0

I have two tables:

Table 1-

Gender<-c("M","F","M","M","F")
CPTCodes<-c("15777, 19328, 19342, 19366, 19370, 19371, 19380","15777, 19357","19367, 49568","15777, 19357","15777, 19357")
Df<-tibble(Gender,CPTCodes)

Table 2-

Code<-c(19328,19342,15777,49568,12345)
Value<-c(0.5,7,9,35,2)
Df2<-tibble(Code,Value)

I would like to create a third column in table 1 that has the sum of the value (from table 2) of all of the codes from the "CPTCodes" column in table 1. So in theory I would be first separating the numbers in the CPTCodes column (as some rows have more codes than others), converting to numeric, then searching for that particular code in table 2's "Code" column, grabbing the corresponding value in table 2 and summing them to put back in table 1. For instance, for the very first row of table 1 I would be finding the corresponding value of 15777, adding it to the corresponding value of 19328, added to value of 19342.. etc.. etc..

I had thought about first using tidyverse's "separate" to split the cptcodes column into multiple columns with one code in each column, but not every row has the same number of codes and often there are 10+, is this the best way?

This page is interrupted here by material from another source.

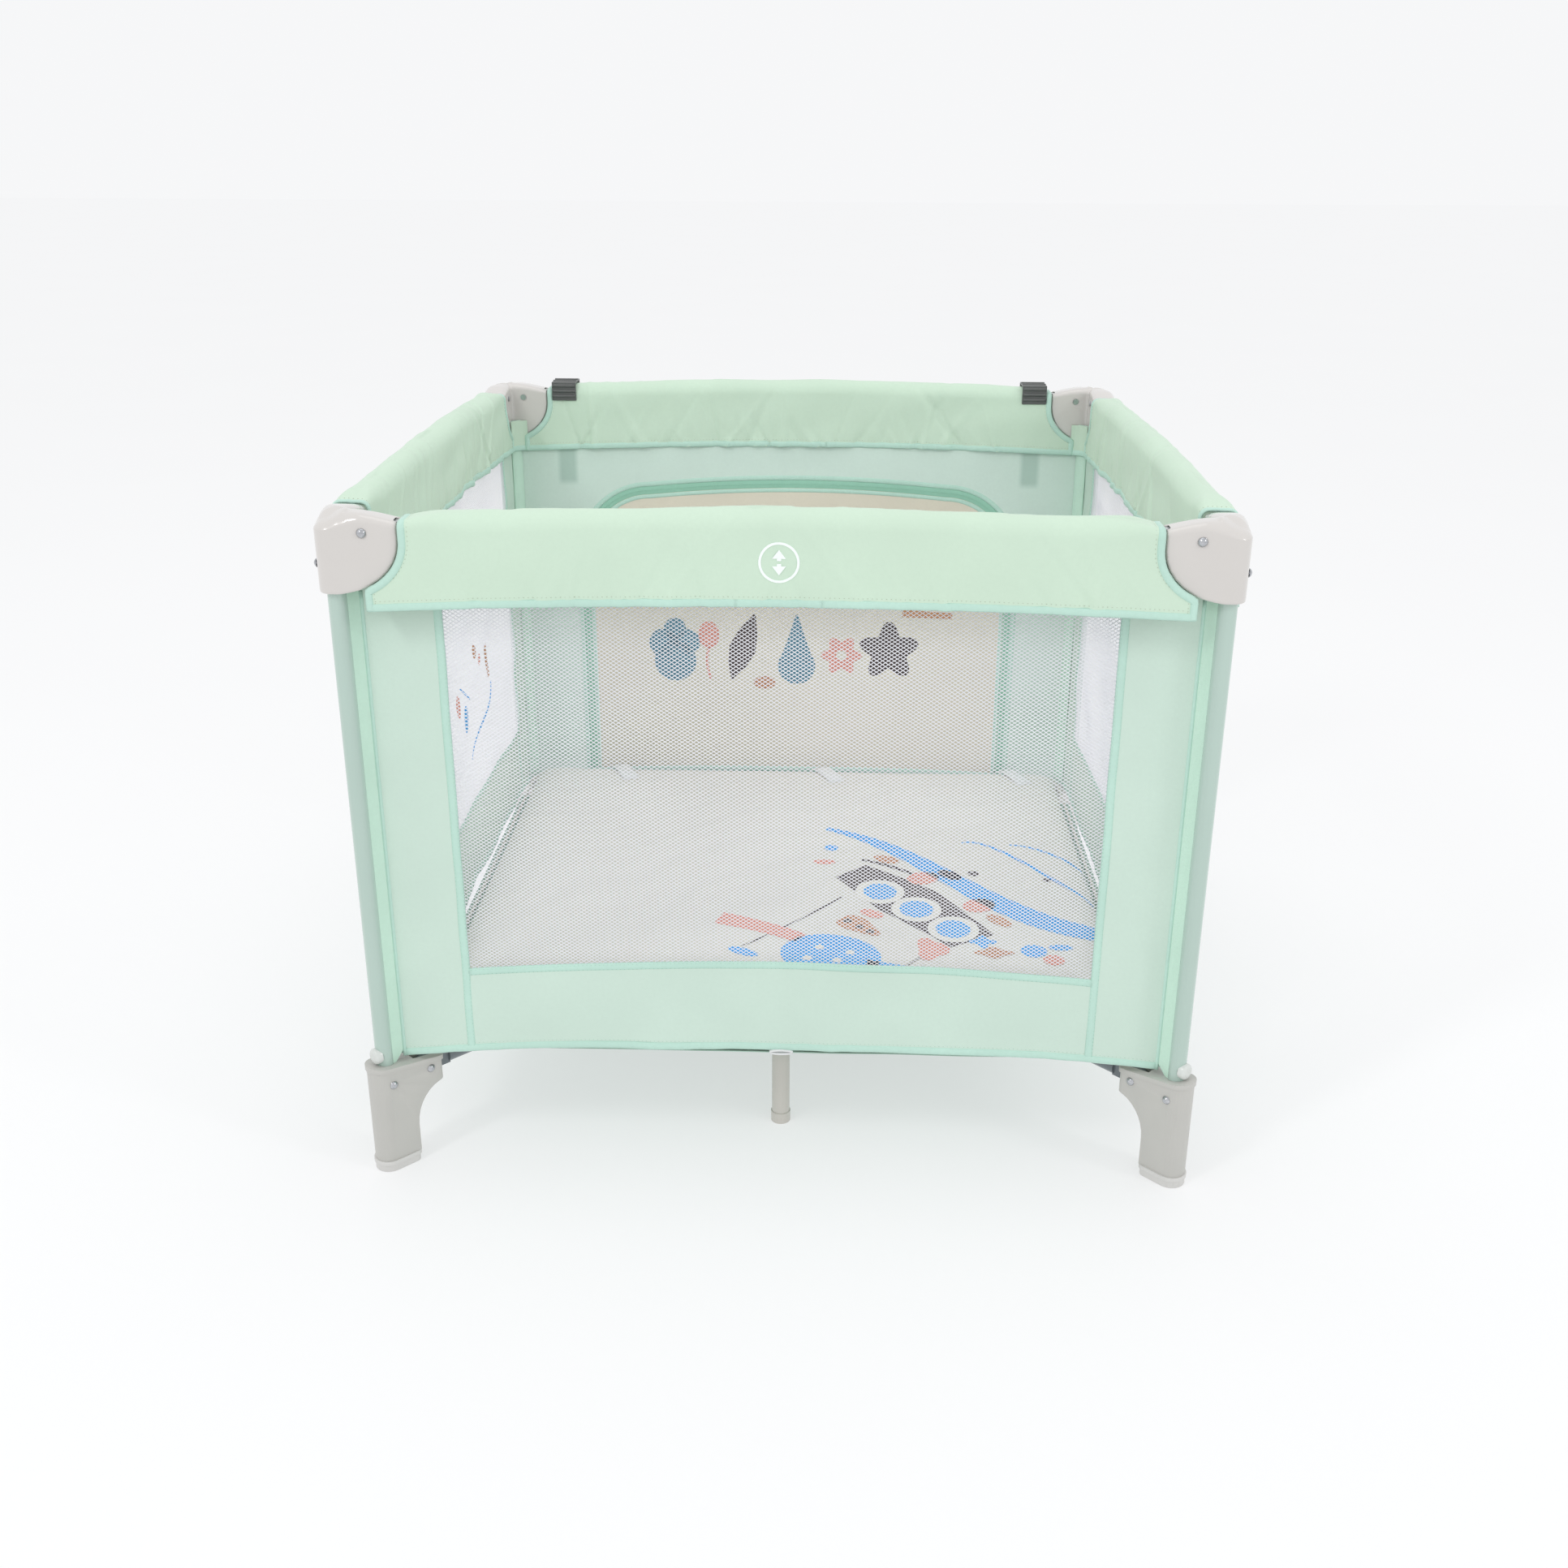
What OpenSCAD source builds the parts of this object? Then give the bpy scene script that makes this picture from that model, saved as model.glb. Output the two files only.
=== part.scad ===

If this has already been answered somewhere please point me in the right direction.

Joe Crozier
  • 944
  • 8
  • 20
  • Separating the string into entries is good. `tidyr::separate` is clunky with many and variable numbers of separations, but you can turn it into a `list` column and then use `tidry::unnest`. (You actually want them to be separate rows, not separate columns, so this is more direct.) [Here's a FAQ on doing that](https://stackoverflow.com/a/43431847/903061). I'd suggest closing as a dupe of that. – Gregor Thomas Jul 29 '19 at 19:19
  • Something like `mutate(Df, CPTCodes = strsplit(CPTCodes, split = ", ")) %>% unnest` then a simple join, group, summarize. – Gregor Thomas Jul 29 '19 at 19:20
  • ...but looking at the dupe, apparently `tidyr::separate_rows` exists, which gets you there in one step. – Gregor Thomas Jul 29 '19 at 19:22
  • Pardon the ignorant question, but why would I want separate rows and not columns? @Gregor – Joe Crozier Jul 29 '19 at 19:23
  • 1
    Because having them in different rows lets you `%>% left_join(Df) %>% group_by(ID column) %>% summarize(total = sum(Value))`. But joining, grouping, summing, etc. are much easier to do based on one or two columns rather than on a variable number of columns. – Gregor Thomas Jul 29 '19 at 20:02
  • 1
    A full answer would be `Df %>% mutate(id = row_number()) %>% separate_rows(CPTCodes, sep = ", ", convert = TRUE) %>% left_join(Df2, by = c("CPTCodes" = "Code")) %>% group_by(id, Gender) %>% summarize(total = sum(Value, na.rm = TRUE))` – Gregor Thomas Jul 29 '19 at 20:07

0 Answers0